Well, that's basically it in a nutshell.  Carven satisfied both my yearnings for awkward body shapes and allusions to medieval symbolism.

combining color creatively--also, more gorilla arms.
There's something about Etro that's a little ugly but very appealing.  we'll call this their Steve Buscemi collection.  Colors definitely made new friends here; the azure blue with  the saturated dirt brown, the coral with navy and cream, and finally that last dress that would have Rumpelstiltskin foaming at the mouth.  I also love the choice of lamb's wool (or is it yarn? hah) in place of the Row's obvious fur choices.  Makes the outfits a little less murdery.

1930s Prairie Chic meets unflattering baroque print pantsuits I would kill to own.
This collection reminded me a little of Faye Dunaway's portrayal of Bonnie Parker, but with less sex--and I mean that in a good way.  The exposed legs and shoulders are more architectural than slutty and thus more interesting.  I like that the Mulleavy sisters offered us a farm girl without the sickly sweetness and purity so often associated with the Simple Life.  The key though, again, is the beautiful combinations of color.  I own the look in the bottom left, but without the gorgeous mustard, lavender and olive my own look falls flat.  Again we see the blue and brown found in Etro's fall collection, this time a little softer.

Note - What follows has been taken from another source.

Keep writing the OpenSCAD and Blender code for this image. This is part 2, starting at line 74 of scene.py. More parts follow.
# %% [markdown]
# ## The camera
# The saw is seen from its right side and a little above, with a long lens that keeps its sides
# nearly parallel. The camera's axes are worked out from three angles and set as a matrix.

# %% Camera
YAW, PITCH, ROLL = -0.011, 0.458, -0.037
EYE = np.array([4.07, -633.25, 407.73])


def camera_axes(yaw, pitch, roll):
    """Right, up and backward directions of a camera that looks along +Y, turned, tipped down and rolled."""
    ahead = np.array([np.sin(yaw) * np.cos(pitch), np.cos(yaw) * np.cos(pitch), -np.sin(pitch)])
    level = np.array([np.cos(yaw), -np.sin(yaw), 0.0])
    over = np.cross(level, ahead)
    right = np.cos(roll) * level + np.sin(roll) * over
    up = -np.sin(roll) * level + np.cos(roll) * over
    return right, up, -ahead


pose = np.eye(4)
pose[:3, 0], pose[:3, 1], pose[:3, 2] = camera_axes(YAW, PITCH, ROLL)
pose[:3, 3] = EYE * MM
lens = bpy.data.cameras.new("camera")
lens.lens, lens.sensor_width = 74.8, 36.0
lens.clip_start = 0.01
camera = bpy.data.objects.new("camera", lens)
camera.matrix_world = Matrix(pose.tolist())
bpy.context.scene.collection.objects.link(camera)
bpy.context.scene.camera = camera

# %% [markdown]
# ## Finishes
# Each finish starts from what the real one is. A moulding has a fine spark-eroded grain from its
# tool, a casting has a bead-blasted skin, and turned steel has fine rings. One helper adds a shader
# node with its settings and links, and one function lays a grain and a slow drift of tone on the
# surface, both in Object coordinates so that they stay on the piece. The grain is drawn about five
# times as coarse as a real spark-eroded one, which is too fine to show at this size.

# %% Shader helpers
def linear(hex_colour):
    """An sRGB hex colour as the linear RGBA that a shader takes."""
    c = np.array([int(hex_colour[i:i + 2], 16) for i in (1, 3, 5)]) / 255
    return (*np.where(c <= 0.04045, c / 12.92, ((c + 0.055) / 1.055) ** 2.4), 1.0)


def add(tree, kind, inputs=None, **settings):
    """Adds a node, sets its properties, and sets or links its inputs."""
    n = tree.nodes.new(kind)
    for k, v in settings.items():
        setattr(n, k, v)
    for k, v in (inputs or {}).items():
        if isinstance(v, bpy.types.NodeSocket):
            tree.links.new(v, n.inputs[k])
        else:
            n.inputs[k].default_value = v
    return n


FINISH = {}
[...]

It's an interesting palette for a fall collection; usually the colors are so saturated or dark we lose the airiness of winter, the softness of snow.   

Suno is always known for their prints, and I have little to add here.  Noteworthy is the mix of prints and texture; combining plaid and floral is a dangerous endeavor.   Still, Suno seems to perform with ease, and we're given some great ideas to feminize those wool capes and flannel shirts.  

time to invest in some waterproof mascara.
Perhaps we'll end on a sour note, here, as Vena Cava's f/w 2011 collection was not well received.  True, it was a little trashy, thanks in part to the stringy hair and hangover face.  I'm willing to take a risk and say I liked the overall look.  The metal collars are spot on (already found mine at a thrift) and I'm such a sucker for a column dress.  I liked the 90s fabrics despite our current infatuation with the 70s I thought it still looked fresh.  Perhaps there was just enough disco to sell me on it in the end.

Saturday, October 15, 2011

my two cents on wall street.

that which is not just, is not law.  

William Lloyd Garrison, passionate abolitionist and father of the weekly Liberator, penned that line just before the Civil War began.  Looking back, Garrison was a demigod of powerful prose, a spokesman for a generation of heroes that defeated evil in America (well, not really, but it helped a little).   At the time, Garrison faced a lot of criticism--both in the North and South.  The country obviously wasn't convinced abolition was the right ticket, and even the start of the war was justified by political violations and not moral ones.  But, thanks to a disgusting, bloody war, Garrison and his impassioned resistance seem like the perfect prescription for America's racial sickness.

So now it's time to tie this to Occupy Wall Street.  I'm really tired of reading whiny posts on facebook criticizing the dirty hippies in lower Manhattan.  The problem is that those complaining have also whined about THE MAN and probably agree with the Occupy Wall Street manifesto.  Complainers just have a problem with the occupation itself, in that it seems powerless and misguided.  Most of us don't think that disrupting daily life and garnering press attention will have any positive effects.  But what else is there to do?  Garrison couldn't have won the war himself.  It also took poor John Brown to start the war with his sad march to Virginia.  We can speculate to exhaustion about the inevitability of the war.  Maybe there was a non-violent way to abolition.  But the way it happened, a call to arms was the key to victory.

So, take the time to read the manifesto.  If you don't want to be a John Brown and sleep in the park, be a Garrison.  Or be a Grant!  Then we'll just have to wait for our own Lincoln to show up.

 i was going to make this in gimp, but Ron English beat me to it. 

Friday, October 14, 2011

Aaaaannnnd we're back.

So I started this blog after excavating my old Live Journal from the dusty internet archives of 2002.  In a pseudo-mid-life-crisis kind of move, I thought this new blog might help me relive some of the glorious LJ times of yore.  I realized, very quickly on, that times had changed in the blogging world.  Instead of writing to my friends like I did with Live Journal, I find myself writing to impress a civilization of strangers.  Live Journals were made to be private. PRIVATE! Can you imagine? We live in world where "blogger" is an accepted occupation.  So I was now faced with some existential questions.  Would I make it big like the bloggers I "read" daily? Would I count my followers, market myself to get more hits? Long story short, this mentality stifled any desire to post at all.  Everything I wanted to write seemed too personal, too verbose.  Who even reads blogs anyway?  I could never find enough pictures.

Last month I lost one of the great loves of my life, my Grandpa Jack, and I couldn't bring myself to write about it.  Things needed to change.

So I am dedicating this blog to my sister Kaylyn, because she keeps it real with her own blog.  And maybe also to my special littlest sister, if she reads this.  But I just need to remember that my friends and family are the only ones who read this blog anyway.